Using the lapply() and sapply() Functions
The function lapply() (for list apply) works like the matrix apply() function, calling the specified function on each component of a list (or vector coerced to a list) and returning another list. Here’s an example:
lapply(list(1:3,25:29),median)
## [[1]]
## [1] 2
##
## [[2]]
## [1] 27
R applied median() to 1:3 and to 25:29, returning a list consisting of 2 and 27.In some cases, such as the example here, the list returned by lapply() could be simplified to a vector or matrix. This is exactly what sapply() (for simplified [l]apply) does.
sapply(list(1:3,25:29),median)
## [1] 2 27
Using sapply(), rather than applying the function directly, gave us the desired matrix form in the output.
Extended Example: Back to the Abalone Data
Let’s use the lapply() function in our abalone gender example. Recall that at one point in that example, we wished to know the indices of the observations that were male, female, and infant. For an easy demonstration, let’s use the same test case: a vector of genders.
g <- c("M","F","F","I","M","M","F")
lapply(c("M","F","I"),function(gender) which(g==gender))
## [[1]]
## [1] 1 5 6
##
## [[2]]
## [1] 2 3 7
##
## [[3]]
## [1] 4
The lapply() function expects its first argument to be a list. Here it was a vector, but lapply() will coerce that vector to a list form. Also, lapply() expects its second argument to be a function. This could be the name of a function, as you saw before, or the actual code, as we have here. This is an anonymous function, which you’ll learn more about in Section 7.13.
Then lapply() calls that anonymous function on “M”, then on “F”, and then on “I”. In that first case, the function calculates which(g==“M”), giving us the vector of indices in g of the males. After determining the indices for the females and infants, lapply() will return the three vectors in a list.
Note that even though the object of our main attention is the vector g of genders, it is not the first argument in the lapply() call in the example. Instead, that argument is an innocuous-looking vector of the three possible gender encodings. By contrast, g is mentioned only briefly in the function, as the second actual argument. This is a common situation in R. An even better way to do this will be presented in Section 6.2.2.

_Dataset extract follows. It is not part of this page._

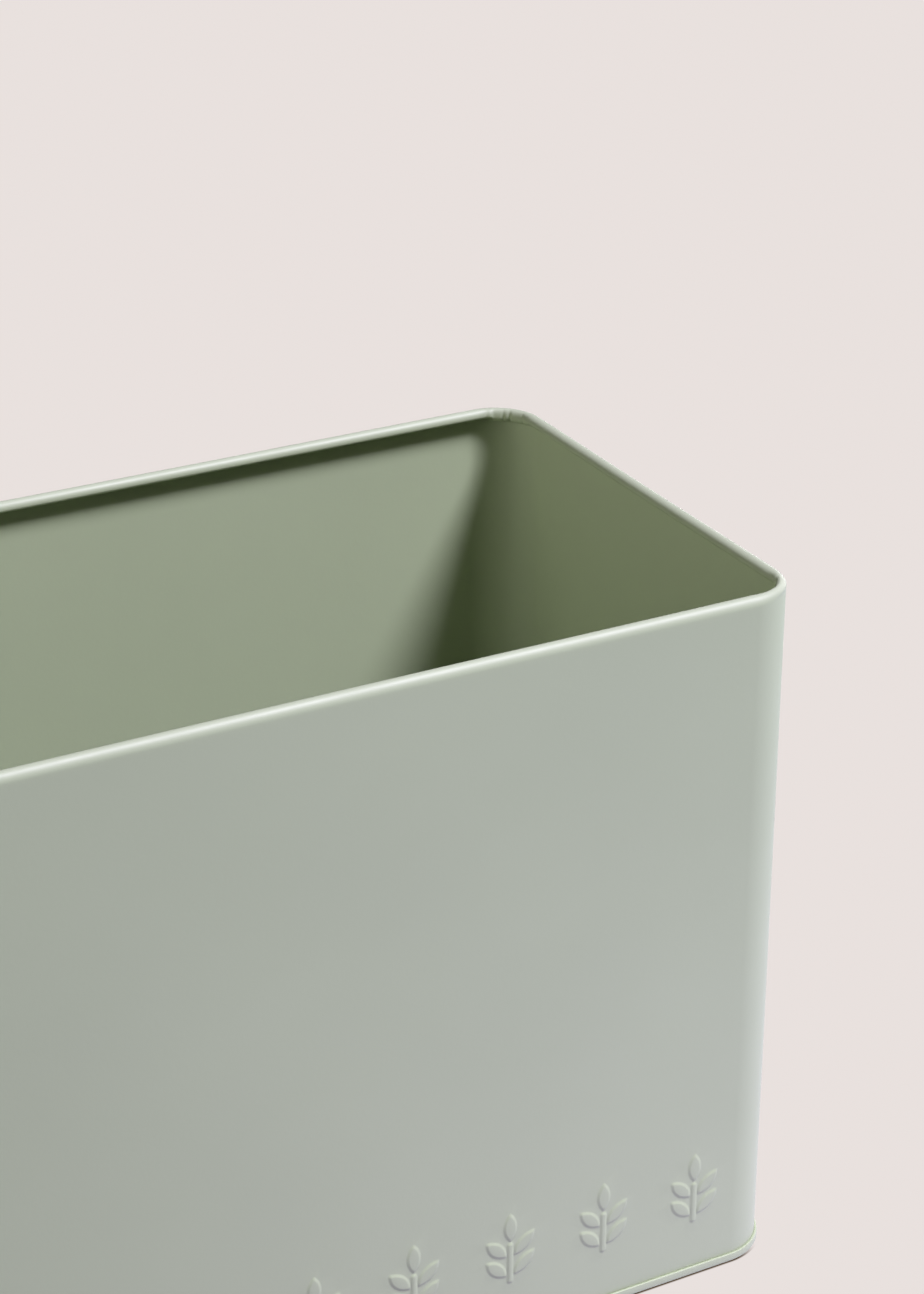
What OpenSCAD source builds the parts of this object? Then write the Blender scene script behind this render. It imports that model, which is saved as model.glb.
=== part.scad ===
// Bread bin: an open rectangular bin of thin painted sheet steel.
// Two sheets make it. The wall is one strip, bent round four upright corners, with its top edge
// rolled inward. The base is a shallow pan whose rim is folded together with the wall's lower edge
// into a double seam. Origin: centre of the footprint, on the surface the bin stands on.
// +X to the right, +Y to the back, +Z up, millimetres.

/* [Body] */
// Width over the walls, left to right
body_w = 330; // [240:5:420]
// Depth over the walls, front to back
body_d = 180; // [140:5:240]
// Height from the standing surface to the top of the rolled rim
body_h = 240; // [120:5:320]
// Outside radius of the four upright corners
corner_r = 18; // [15:1:40]
// Thickness of the sheet steel
sheet_t = 0.3; // [0.25:0.05:0.4]

/* [Rolled rim] */
// Outside radius of the shoulder, where the wall starts to turn inward
shoulder_r = 3.1; // [2.4:0.1:4]
// How far the shoulder turns before the roll tightens, degrees
shoulder_turn = 52; // [30:1:60]
// Outside radius of the roll's top and inner side
rim_r = 2.1; // [1.8:0.1:2.3]
// Straight stretch on the inner side of the roll
rim_leg = 0.2; // [0.1:0.1:3]
// Outside radius of the curl at the sheet's edge
curl_r = 1.1; // [0.8:0.1:1.5]

/* [Bottom seam] */
// Height of the double seam
seam_h = 2.8; // [2.5:0.1:4]
// Play between the folded layers
fold_gap = 0.02; // [0.02:0.01:0.04]
// Outside bend radius at the foot of the seam
foot_r = 0.5; // [0.45:0.05:0.6]

/* [Base] */
// Height of the base panel's rim zone above the standing surface
panel_z = 4.2; // [4:0.2:8]
// Inside bend radius between the panel and its upright edge
panel_bend_r = 1.2; // [0.4:0.1:2]
// Distance from the wall to the stiffening step in the panel
step_inset = 14; // [6:1:14]
// Rise of the panel inside the stiffening step
step_rise = 1.2; // [0.6:0.1:2]

/* [Side seam] */
// Overlap of the wall strip's two ends, at the middle of the left wall
lap_w = 6; // [4:1:12]

/* [Raised marks] */
// Number of wheat ears pressed out of the front
ear_count = 5; // [1:1:6]
// Height of one ear
ear_h = 26; // [20:1:34]
// Height of the ears' feet above the standing surface
ear_z = 20.5; // [12:0.5:40]
// Distance between neighbouring ears
ear_pitch = 34; // [26:1:34]
// Distance from the last ear's middle to the right wall
ear_from_right = 33; // [33:1:60]
// How far the ears stand out of the front
ear_raise = 0.4; // [0.4:0.1:0.8]

/* [Display] */
// Which piece to show

/* [Hidden] */
$fn = 64;
paint = [0.66, 0.70, 0.62];

// Larger than any bend, for the wedges that cut parts out of rings
beyond = 10;
// How far the cuts in the panel reach past its faces
past = 1;

// Rolled rim: the shoulder, the roll that carries on from it, the straight leg and the curl
tighter = shoulder_r - rim_r;
rim_x = tighter * cos(shoulder_turn) - shoulder_r;      // middle of the roll
rim_z = body_h - rim_r;
shoulder_z = rim_z - tighter * sin(shoulder_turn);      // where the wall starts to turn
rim_in = rim_x - rim_r;                                 // the roll's inner side
curl_z = rim_z - rim_leg;

// Double seam, counted outward from the wall's outer face: cover hook, body hook, seaming wall
layer = sheet_t + fold_gap;
hook_r = sheet_t + fold_gap + sheet_t / 2;      // outside radius round one layer and its play
cover_hook_x = layer - sheet_t / 2;             // middle of the cover hook
body_hook_x = cover_hook_x + layer;             // middle of the body hook
seam_out = 3 * layer;                           // the seam's outer face
chuck_in = layer + sheet_t;                     // the chuck wall's inner face, inside the wall
body_bend_z = layer + hook_r;                   // middle of the wall's bend round the cover hook
cover_bend_z = seam_h - hook_r;                 // middle of the cover's bend round the body hook
hook_play = 0.06;                               // clearance at the end of each hook

// The lap stops this far short of the seam's bends below and of the roll above
lap_end = 1;
lap_low_z = panel_z + sheet_t + lap_end;
lap_high_z = curl_z - curl_r - lap_end;

// Wheat ear, in shares of its height
grain_l = 0.385 * ear_h;
grain_w = 0.165 * ear_h;
grain_pairs = 2;
grain_tilt = 45;                                // degrees from upright
grain_out = 0.19 * ear_h;                       // from the stem's middle to a grain's middle
grain_foot = 0.25 * ear_h;                      // height of the lowest pair's middle
grain_step = 0.285 * ear_h;
stem_w = 0.07 * ear_h;
stem_l = 0.58 * ear_h;

// A bend in the sheet: the part of a ring between two directions, in degrees
module bend(outer_r, from, to) {
    middle = (from + to) / 2;
    intersection() {
        difference() {
            circle(r = outer_r);
            circle(r = outer_r - sheet_t);
        }
        polygon([
            [0, 0],
            beyond * [cos(from), sin(from)],
            2 * beyond * [cos(middle), sin(middle)],
            beyond * [cos(to), sin(to)]
        ]);
    }
}

// An upright layer of sheet: x is its middle, from one height to another
module upright(x, z_low, z_high) {
    translate([x - sheet_t / 2, z_low])
        square([sheet_t, z_high - z_low]);
}

// A level layer of sheet with its underside at z
module level(x_low, x_high, z) {
    translate([x_low, z])
        square([x_high - x_low, sheet_t]);
}

// Carries a section round the body. In the section x = 0 is the wall's outer face, +x points
// out of the bin, and y is the height.
module round_the_body() {
    for (turn = [0 : 3]) {
        ends = turn % 2 == 0;
        out = (ends ? body_w : body_d) / 2;
        side = (ends ? body_d : body_w) / 2;
        rotate([0, 0, 90 * turn]) {
            translate([out, 0, 0])
                rotate([90, 0, 0])
                    linear_extrude(height = 2 * (side - corner_r), center = true)
                        children();
            translate([out - corner_r, side - corner_r, 0])
                rotate_extrude(angle = 90)
                    translate([corner_r, 0])
                        children();
        }
    }
}

// A plate that fills the body's rounded outline, drawn in from the walls by inset
module plate(inset, z_low, z_high) {
    r = corner_r - inset;
    w = body_w - 2 * inset;
    d = body_d - 2 * inset;
    translate([0, 0, z_low])
        linear_extrude(height = z_high - z_low)
            union() {
                square([w - 2 * r, d], center = true);
                square([w, d - 2 * r], center = true);
                for (x = [-1, 1], y = [-1, 1])
                    translate([x * (w / 2 - r), y * (d / 2 - r)])
                        circle(r = r);
            }
}

// Section of the wall strip, from the body hook up to the rolled rim
module wall_section() {
    upright(body_hook_x, body_bend_z, cover_bend_z - hook_play);
    translate([cover_hook_x, body_bend_z])
        bend(hook_r, 180, 360);
    upright(-sheet_t / 2, body_bend_z, shoulder_z);
    translate([-shoulder_r, shoulder_z])
        bend(shoulder_r, 0, shoulder_turn);
    translate([rim_x, rim_z])
        bend(rim_r, shoulder_turn, 180);
    upright(rim_in + sheet_t / 2, curl_z, rim_z);
    translate([rim_in + curl_r, curl_z])
        bend(curl_r, 180, 360);
}

// Section of the base pan's rim, from the cover hook round the foot and up to the panel
module seam_section() {
    upright(cover_hook_x, body_bend_z + hook_play, cover_bend_z);
    translate([body_hook_x, cover_bend_z])
        bend(hook_r, 0, 180);
    upright(seam_out - sheet_t / 2, foot_r, cover_bend_z);
    translate([seam_out - foot_r, foot_r])
        bend(foot_r, -90, 0);
    level(foot_r - chuck_in, seam_out - foot_r, 0);
    translate([foot_r - chuck_in, foot_r])
        bend(foot_r, 180, 270);
    upright(sheet_t / 2 - chuck_in, foot_r, panel_z - panel_bend_r);
    translate([-chuck_in - panel_bend_r, panel_z - panel_bend_r])
        bend(panel_bend_r + sheet_t, 0, 90);
}

// Outline of one grain: where two equal circles overlap. It is drawn in all round by inset.
module grain_outline(inset) {
    r = (pow(grain_l, 2) + pow(grain_w, 2)) / (4 * grain_w);
    intersection() {
        translate([r - grain_w / 2, 0])
            circle(r = r - inset);
        translate([grain_w / 2 - r, 0])
            circle(r = r - inset);
    }
}

// Outline of a wheat ear standing on y = 0, drawn in all round by inset
module ear_outline(inset) {
    translate([inset - stem_w / 2, stem_w / 2])
        square([stem_w - 2 * inset, stem_l - stem_w]);
    for (z = [stem_w / 2, stem_l - stem_w / 2])
        translate([0, z])
            circle(r = stem_w / 2 - inset);
    translate([0, ear_h - grain_l / 2])
        grain_outline(inset);
    for (pair = [0 : grain_pairs - 1], side = [-1, 1])
        translate([side * grain_out, grain_foot + pair * grain_step])
            rotate(-side * grain_tilt)
                grain_outline(inset);
}

// Every ear as a block, from out_y to in_y, both counted inward from the front's outer face
module ears(inset, out_y, in_y) {
    for (i = [0 : ear_count - 1])
        translate([body_w / 2 - ear_from_right - i * ear_pitch, in_y - body_d / 2, ear_z])
            rotate([90, 0, 0])
                linear_extrude(height = in_y - out_y)
                    ear_outline(inset);
}

// Second layer of sheet where the strip's ends overlap and are welded
module side_lap() {
    translate([sheet_t - body_w / 2, -lap_w / 2, lap_low_z])
        cube([sheet_t, lap_w, lap_high_z - lap_low_z]);
}

module wall_sheet() {
    color(paint)
        difference() {
            union() {
                round_the_body()
                    wall_section();
                ears(0, -ear_raise, sheet_t / 2);
                side_lap();
            }
            ears(sheet_t, sheet_t - ear_raise, 2 * sheet_t);
        }
}

module base_pan() {
    color(paint) {
        round_the_body()
            seam_section();
        difference() {
            plate(chuck_in + panel_bend_r, panel_z, panel_z + sheet_t);
            plate(step_inset + sheet_t, panel_z - past, panel_z + sheet_t + past);
        }
        difference() {
            plate(step_inset, panel_z, panel_z + step_rise + sheet_t);
            plate(step_inset + sheet_t, panel_z - past, panel_z + step_rise);
        }
    }
}

wall_sheet();
base_pan();
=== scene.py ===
"""Bread bin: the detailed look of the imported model.

Both sheets are drawn again from the folds that the CAD parts have: a fold path gives the sheet's
section, and the section is carried round the body. Onto that come the things that a formed sheet
has and a clean solid doesn't: soft edges on the pressed ears, metal gathered where the rolled rim
turns a corner, a lapped side seam, and walls that aren't quite flat. Sizes are in millimetres up
to the point where a mesh, a lamp or the camera is made.
"""

import math

import bpy
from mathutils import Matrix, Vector, noise
from mathutils.geometry import delaunay_2d_cdt


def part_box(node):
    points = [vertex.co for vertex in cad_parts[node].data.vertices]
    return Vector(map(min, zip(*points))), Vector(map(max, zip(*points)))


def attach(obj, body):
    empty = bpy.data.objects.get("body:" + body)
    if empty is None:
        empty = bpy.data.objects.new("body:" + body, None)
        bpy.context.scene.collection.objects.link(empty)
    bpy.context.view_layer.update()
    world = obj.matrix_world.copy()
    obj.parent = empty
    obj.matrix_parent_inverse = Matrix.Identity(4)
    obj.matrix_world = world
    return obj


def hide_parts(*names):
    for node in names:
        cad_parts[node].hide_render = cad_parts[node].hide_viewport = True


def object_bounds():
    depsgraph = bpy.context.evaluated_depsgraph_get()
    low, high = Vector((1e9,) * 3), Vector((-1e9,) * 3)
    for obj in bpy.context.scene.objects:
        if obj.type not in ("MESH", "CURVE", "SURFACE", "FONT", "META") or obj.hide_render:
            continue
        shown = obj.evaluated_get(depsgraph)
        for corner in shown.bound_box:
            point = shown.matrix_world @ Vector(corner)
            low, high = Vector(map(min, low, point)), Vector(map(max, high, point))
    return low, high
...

Recursive Lists Lists can be recursive, meaning that you can have lists within lists. Here’s an example:
b <- list(u = 5, v = 12)
c <- list(w = 13)
a <- list(b,c)
a
## [[1]]
## [[1]]$u
## [1] 5
##
## [[1]]$v
## [1] 12
##
##
## [[2]]
## [[2]]$w
## [1] 13
length(a)
## [1] 2
This code makes a into a two-component list, with each component itself also being a list. The concatenate function c() has an optional argument recursive, which controls whether flattening occurs when recursive lists are combined.
c(list(a=1,b=2,c=list(d=5,e=9)))
## $a
## [1] 1
##
## $b
## [1] 2
##
## $c
## $c$d
## [1] 5
##
## $c$e
## [1] 9
c(list(a=1,b=2,c=list(d=5,e=9)),recursive=T)
## a b c.d c.e
## 1 2 5 9
In the first case, we accepted the default value of recursive, which is FALSE, and obtained a recursive list, with the c component of the main list itself being another list. In the second call, with recursive set to TRUE, we got a single list as a result; only the names look recursive. (It’s odd that setting recursive to TRUE gives a nonrecursive list.) Recall that our first example of lists consisted of an employee database. I mentioned that since each employee was represented as a list, the entire database would be a list of lists. That is a concrete example of recursive lists.